The Kalman-Levy filter

Abstract

The Kalman filter combines forecasts and new observations to obtain an estimation which is optimal in the sense of a minimum average quadratic error. The Kalman filter has two main restrictions: (i) the dynamical system is assumed linear and (ii) forecasting errors and observational noises are taken Gaussian. Here, we offer an important generalization to the case where errors and noises have heavy tail distributions such as power laws and L\'evy laws. The main tool needed to solve this ``Kalman-L\'evy'' filter is the ``tail-covariance'' matrix which generalizes the covariance matrix in the case where it is mathematically ill-defined (i.e. for power law tail exponents μ ≤ 2). We present the general solution and discuss its properties on pedagogical examples.
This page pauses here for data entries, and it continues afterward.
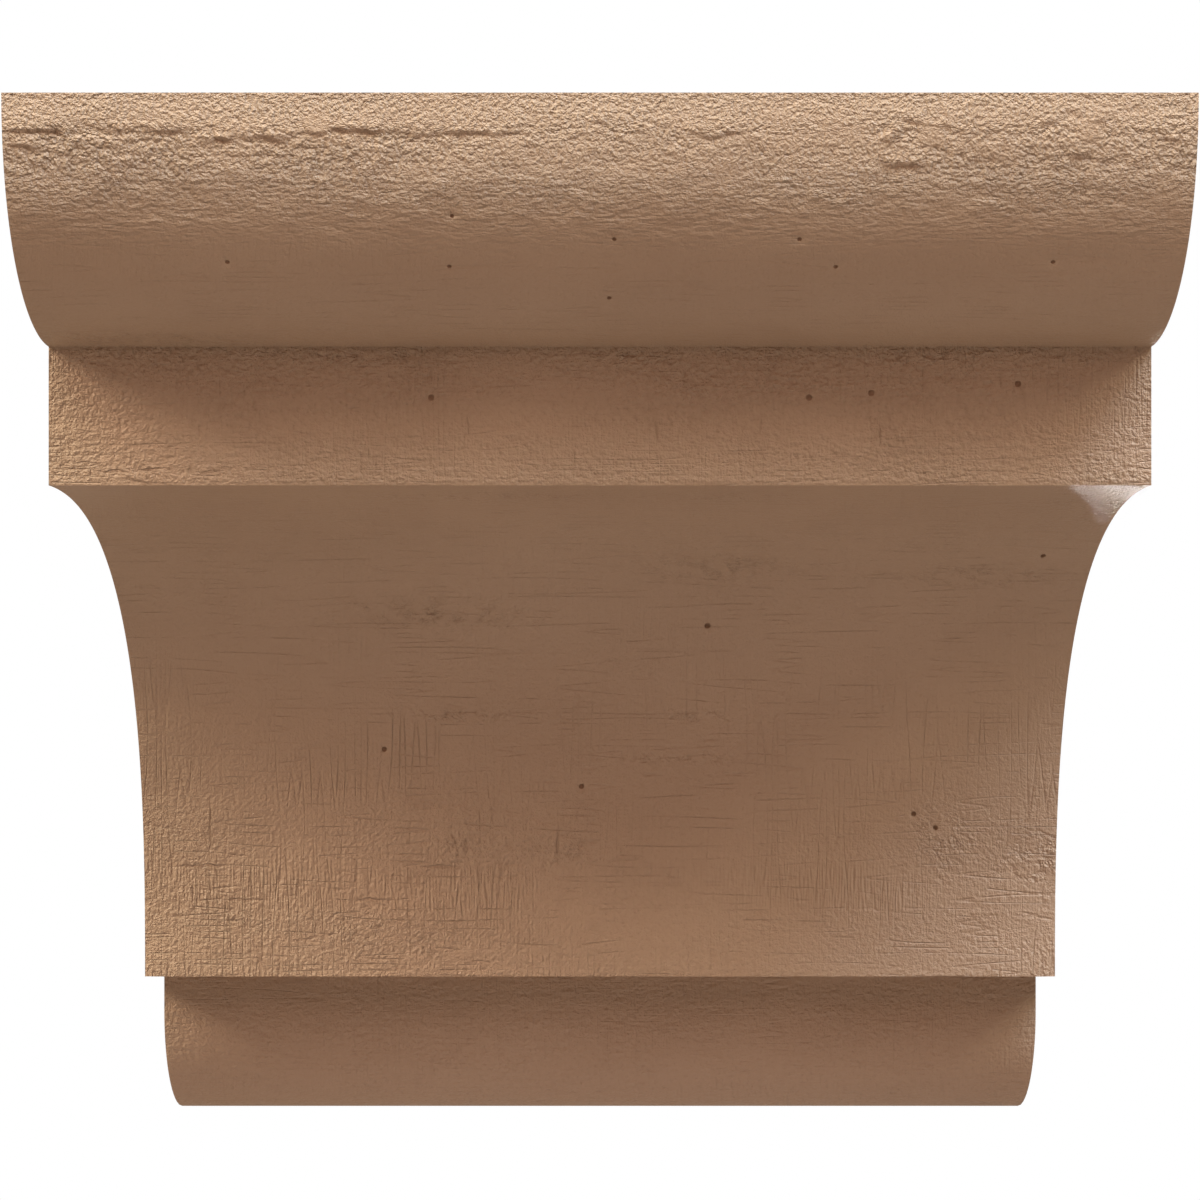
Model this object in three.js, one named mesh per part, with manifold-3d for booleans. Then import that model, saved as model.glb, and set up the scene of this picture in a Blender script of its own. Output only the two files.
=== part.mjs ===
// Moulded corbel, cast in one piece, in millimetres.
// +Z is up, the flat back stands in the plane y = 0, and the face looks along -Y.
// The origin is on the back, on the centre line, halfway up.
//
// One moulding runs round the front and both sides. Read from the top down it is an ovolo,
// a flat fillet, a deep cove, a small step back and a bullnose. The front carries the same
// moulding as the sides, drawn deeper, so every level section is a rectangle.

import * as THREE from "three";
import { mergeVertices } from "three/addons/utils/BufferGeometryUtils.js";
import Module from "manifold-3d";

// The flat top, under the shelf or beam.
const TOP_WIDTH = 203.2;
const TOP_DEPTH = 152.4;

// Heights of the members, from the top down.
const OVOLO_HEIGHT = 43.0;
const FILLET_HEIGHT = 23.6;
const COVE_HEIGHT = 84.0;
const BAND_HEIGHT = 6.0;
const BULLNOSE_HEIGHT = 16.4;

// How far each member falls back on the sides.
const OVOLO_SET = 7.75;
const COVE_SET = 15.9;
const STEP_SET = 3.2;
const BULLNOSE_SET = 3.0;

// The same falls on the front are this many times as deep.
const FRONT_STRETCH = 3.5;

// The ovolo and the cove are arcs that would run on this far behind the fillet's face.
const OVOLO_TUCK = 1.15;
const COVE_TUCK = 4.4;

// An exponent of 2 would make the cove an ellipse; above that it is squarer.
const COVE_SQUARENESS = 2.67;

// Straight facets along each arc.
const OVOLO_FACETS = 32;
const COVE_FACETS = 48;
const BULLNOSE_FACETS = 20;

const HEIGHT = OVOLO_HEIGHT + FILLET_HEIGHT + COVE_HEIGHT + BAND_HEIGHT + BULLNOSE_HEIGHT;
const COLOUR = 0xb8946f;

// A point of the moulding: drop below the top, and inset from the top's edge on the sides.
const point = (drop, inset) => ({ drop, inset });

// Points along an arc, where place(a) gives the point at angle a, with the first one left out.
function arc(facets, from, to, place) {
  return Array.from({ length: facets }, (_, i) => place(from + ((to - from) * (i + 1)) / facets));
}

// The ovolo leaves the top edge upright and curls under until it meets the fillet's face.
function ovolo() {
  const reach = OVOLO_SET + OVOLO_TUCK;
  const foot = Math.acos(OVOLO_TUCK / reach);
  const rise = OVOLO_HEIGHT / Math.sin(foot);
  return arc(OVOLO_FACETS, 0, foot, (a) => point(rise * Math.sin(a), reach * (1 - Math.cos(a))));
}

// The cove starts almost level under the fillet and sweeps down to an upright foot.
function cove() {
  const top = OVOLO_HEIGHT + FILLET_HEIGHT;
  const reach = COVE_SET + COVE_TUCK;
  const power = 2 / COVE_SQUARENESS;
  const head = Math.asin(Math.pow(COVE_TUCK / reach, 1 / power));
  const rise = COVE_HEIGHT / Math.pow(Math.cos(head), power);
  return arc(COVE_FACETS, head, Math.PI / 2, (a) =>
    point(
      top + COVE_HEIGHT - rise * Math.pow(Math.max(Math.cos(a), 0), power),
      OVOLO_SET - COVE_TUCK + reach * Math.pow(Math.sin(a), power),
    ),
  );
}

// The bullnose rounds the bottom of the base over, down to the flat underside.
function bullnose(top, inset) {
  return arc(BULLNOSE_FACETS, 0, Math.PI / 2, (a) =>
    point(top + BULLNOSE_HEIGHT * Math.sin(a), inset + BULLNOSE_SET * (1 - Math.cos(a))),
  );
}

// The whole moulding, from the edge of the top down to the edge of the underside.
function moulding() {
  const coveTop = OVOLO_HEIGHT + FILLET_HEIGHT;
  const coveFoot = coveTop + COVE_HEIGHT;
  const baseInset = OVOLO_SET + COVE_SET + STEP_SET;
  return [
    point(0, 0),
    ...ovolo(),
    point(coveTop, OVOLO_SET),
    ...cove(),
    point(coveFoot, baseInset),
    point(coveFoot + BAND_HEIGHT, baseInset),
    ...bullnose(coveFoot + BAND_HEIGHT, baseInset),
  ];
}

// A closed outline drawn in a plane, extruded square to it.
function extrude(points, depth) {
  const shape = new THREE.Shape(points.map(([u, v]) => new THREE.Vector2(u, v)));
  return new THREE.ExtrudeGeometry(shape, { depth, bevelEnabled: false });
}

// The outline seen from the front, extruded from well behind the back to well past the face.
function frontOutline(profile, spare) {
  const across = ({ drop, inset }) => [TOP_WIDTH / 2 - inset, HEIGHT / 2 - drop];
  const right = profile.map(across);
  const left = right.map(([x, z]) => [-x, z]).reverse();
  return extrude([...left, ...right], TOP_DEPTH + 2 * spare)
    .rotateX(Math.PI / 2)
    .translate(0, spare, 0);
}

// The outline seen from the side, extruded past both flanks.
function sideOutline(profile, spare) {
  const out = ({ drop, inset }) => [FRONT_STRETCH * inset - TOP_DEPTH, HEIGHT / 2 - drop];
  const underside = [0, -HEIGHT / 2];
  const backTop = [0, HEIGHT / 2];
  return extrude([...profile.map(out), underside, backTop], TOP_WIDTH + 2 * spare)
    .rotateX(Math.PI / 2)
    .rotateZ(Math.PI / 2)
    .translate(-TOP_WIDTH / 2 - spare, 0, 0);
}

// A closed three.js geometry as a solid that can be cut.
function toSolid(wasm, geometry) {
  geometry.deleteAttribute("normal");
  geometry.deleteAttribute("uv");
  const merged = mergeVertices(geometry, 1e-4);
  const mesh = new wasm.Mesh({
    numProp: 3,
    vertProperties: merged.attributes.position.array,
    triVerts: new Uint32Array(merged.index.array),
  });
  return new wasm.Manifold(mesh);
}

// A solid back as a three.js geometry.
function toGeometry(solid) {
  const { vertProperties, triVerts } = solid.getMesh();
  const geometry = new THREE.BufferGeometry();
  geometry.setAttribute("position", new THREE.BufferAttribute(vertProperties, 3));
  geometry.setIndex(new THREE.BufferAttribute(triVerts, 1));
  geometry.computeVertexNormals();
  return geometry;
}

// The casting is what the two outlines have in common, which mitres the moulding at the corners.
async function corbel() {
  const wasm = await Module();
  wasm.setup();
  const profile = moulding();
  const spare = TOP_DEPTH / 8;
  const front = toSolid(wasm, frontOutline(profile, spare));
  const side = toSolid(wasm, sideOutline(profile, spare));
  const material = new THREE.MeshStandardMaterial({ color: COLOUR, roughness: 0.75, metalness: 0 });
  const mesh = new THREE.Mesh(toGeometry(front.intersect(side)), material);
  mesh.name = "corbel";
  return mesh;
}

const part = new THREE.Group();
part.add(await corbel());

export default part;
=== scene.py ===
"""A cast urethane corbel with a sandblasted wood texture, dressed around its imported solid."""

import logging
import math
from dataclasses import astuple, dataclass, field
from enum import Enum
from functools import reduce
from itertools import pairwise

import bmesh
import bpy
import numpy as np
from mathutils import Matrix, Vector

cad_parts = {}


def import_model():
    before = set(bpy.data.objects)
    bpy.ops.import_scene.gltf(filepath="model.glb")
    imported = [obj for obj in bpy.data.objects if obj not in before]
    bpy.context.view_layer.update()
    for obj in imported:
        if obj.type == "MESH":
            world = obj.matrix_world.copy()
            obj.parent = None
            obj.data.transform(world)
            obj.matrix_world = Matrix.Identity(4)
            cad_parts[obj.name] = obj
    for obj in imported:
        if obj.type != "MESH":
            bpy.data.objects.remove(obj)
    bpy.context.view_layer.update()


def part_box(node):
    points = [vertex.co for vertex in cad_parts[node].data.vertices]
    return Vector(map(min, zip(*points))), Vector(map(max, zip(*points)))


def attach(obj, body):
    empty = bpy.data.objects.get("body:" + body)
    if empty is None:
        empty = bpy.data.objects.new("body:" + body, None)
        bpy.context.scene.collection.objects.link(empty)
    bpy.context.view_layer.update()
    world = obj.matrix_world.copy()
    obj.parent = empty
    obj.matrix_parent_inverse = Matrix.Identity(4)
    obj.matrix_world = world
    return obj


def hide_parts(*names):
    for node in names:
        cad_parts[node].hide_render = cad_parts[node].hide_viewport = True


Socket = bpy.types.NodeSocket

LOG = logging.getLogger("corbel")
MM = 0.001
TINY = 1e-6

HASH_ACROSS = 374761393
HASH_DOWN = 668265263
HASH_SEED = 2147483647
HASH_MIX = 1274126177
HASH_RANGE = 2**32
TURN_STEPS = 2**16
OCTAVE_SEED = 101


class Side(Enum):
    """The three moulded sides, with the way each one faces along X."""

    LEFT = -1
    FRONT = 0
    RIGHT = 1


class Zone(Enum):
    """The flat and moulded parts of the skin, each unrolled in its own way."""

    FRONT = 0
    SIDE = 1
    END = 2
    BACK = 3


class Member(Enum):
    """The members of the moulding that carry a grain of their own, from the top down."""

    OVOLO = 0
    FILLET = 1
    COVE = 2
    BASE = 3


class Way(Enum):
    """The two ways over the moulded surface."""

    ACROSS = 0
    DOWN = 1


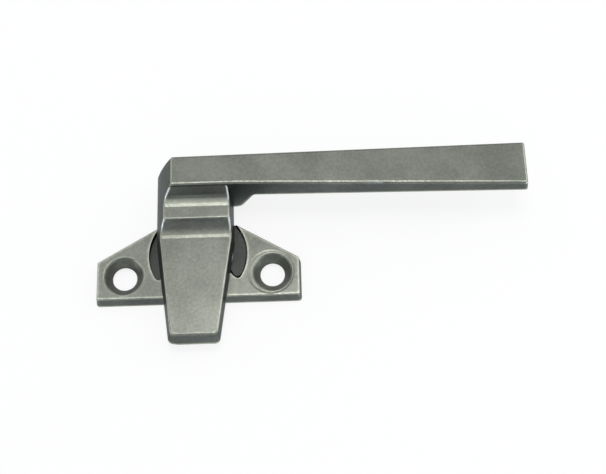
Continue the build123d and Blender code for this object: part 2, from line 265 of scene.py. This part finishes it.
class NodeSheet:
    """Adds nodes to a node tree and links them as they are made."""

    def __init__(self, tree):
        self.tree = tree
        self.tree.nodes.clear()

    def add(self, kind, inputs=None, **settings):
        node = self.tree.nodes.new(kind)
        for key, value in settings.items():
            setattr(node, key, value)
        for key, value in (inputs or {}).items():
            self.feed(node.inputs[key], value)
        return node

    def feed(self, socket, value):
        """Links the socket to another, or sets its value."""
        if isinstance(value, bpy.types.NodeSocket):
            self.tree.links.new(value, socket)
        elif socket.type == "RGBA" and len(value) == 3:
            socket.default_value = (*value, 1)
        else:
            socket.default_value = value

    def math(self, operation, *values, clamp=False):
        node = self.add("ShaderNodeMath", operation=operation, use_clamp=clamp)
        for socket, value in zip(node.inputs, values):
            self.feed(socket, value)
        return node.outputs[0]

    def product(self, first, *others):
        """All the values multiplied."""
        for other in others:
            first = self.math("MULTIPLY", first, other)
        return first

    def largest(self, first, *others):
        """The largest of all the values."""
        for other in others:
            first = self.math("MAXIMUM", first, other)
        return first

    def inverse(self, mask):
        return self.math("SUBTRACT", 1.0, mask)

    def length(self, across, along):
        """Length of the level vector with these two parts."""
        squares = [self.math("POWER", part, 2.0) for part in (across, along)]
        return self.math("SQRT", self.math("ADD", *squares))

    def ring(self, distance, radius):
        """Mask that is 1 where the distance is the radius, and fades on both sides."""
        off = self.math("ABSOLUTE", self.math("SUBTRACT", distance, radius))
        return self.inverse(self.ramp(off, *RING_FADE))

    def mix(self, factor, low, high):
        node = self.add("ShaderNodeMix", {"Factor": factor}, data_type="RGBA")
        self.feed(node.inputs[MIX_LOW], low)
        self.feed(node.inputs[MIX_HIGH], high)
        return node.outputs[MIX_RESULT]

    def ramp(self, value, low, high, bottom=0.0, top=1.0):
        """Goes smoothly from bottom to top as the value goes from low to high."""
        limits = {"From Min": low, "From Max": high, "To Min": bottom, "To Max": top}
        node = self.add(
            "ShaderNodeMapRange", {"Value": value, **limits}, interpolation_type="SMOOTHSTEP"
        )
        return node.outputs[0]

    def noise(self, **inputs):
        """Noise in the object's own coordinates; a Scale may be a number or a socket."""
        place = self.add("ShaderNodeTexCoord").outputs["Object"]
        return self.add("ShaderNodeTexNoise", {"Vector": place, **inputs}).outputs["Fac"]

    def from_pivot(self, pivot):
        """Position in the object's own coordinates, measured from the pivot."""
        local = self.add("ShaderNodeVectorMath", operation="SUBTRACT")
        self.feed(local.inputs[0], self.add("ShaderNodeTexCoord").outputs["Object"])
        self.feed(local.inputs[1], pivot)
        return local.outputs[0]

    def split(self, vector):
        return self.add("ShaderNodeSeparateXYZ", {"Vector": vector}).outputs


def open_group(name, inputs):
    """New shader node group with its inputs: its sheet and the input sockets."""
    group = bpy.data.node_groups.new(name, "ShaderNodeTree")
    for label, default in inputs.items():
        kind = "NodeSocketVector" if isinstance(default, tuple) else "NodeSocketFloat"
        socket = group.interface.new_socket(label, in_out="INPUT", socket_type=kind)
        socket.default_value = default
    sheet = NodeSheet(group)
    return sheet, sheet.add("NodeGroupInput").outputs


def close_group(sheet, results):
    """Gives the group its outputs, each a number."""
    for label in results:
        sheet.tree.interface.new_socket(label, in_out="OUTPUT", socket_type="NodeSocketFloat")
    sheet.add("NodeGroupOutput", results)
    return sheet.tree


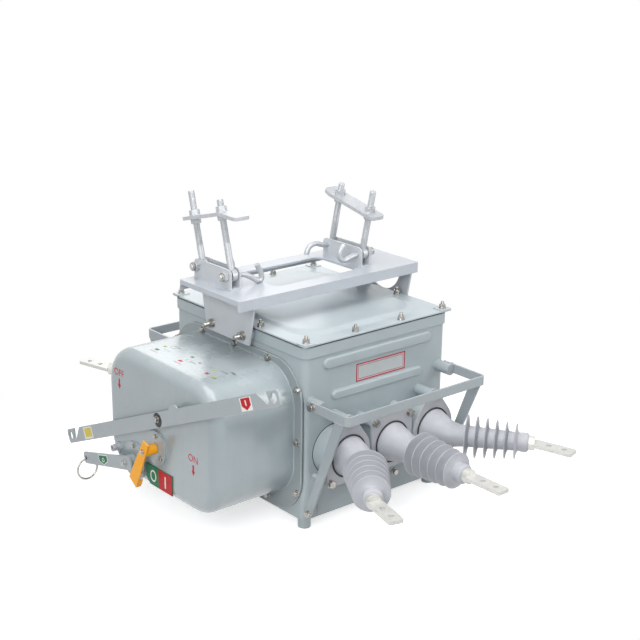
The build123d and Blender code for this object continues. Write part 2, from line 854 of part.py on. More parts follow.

The standard Kalman-Gaussian filter is recovered for the case μ = 2. The optimal Kalman-L\'evy filter is found to deviate substantially fro the standard Kalman-Gaussian filter as μ deviates from 2. As μ decreases, novel observations are assimilated with less and less weight as a small exponent μ implies large errors with significant probabilities. In terms of implementation, the price-to-pay associated with the presence of heavy tail noise distributions is that the standard linear formalism valid for the Gaussian case is transformed into a nonlinear matrice equation for the Kalman-L\'evy filter. Direct numerical experiments in the univariate case confirms our theoretical predictions.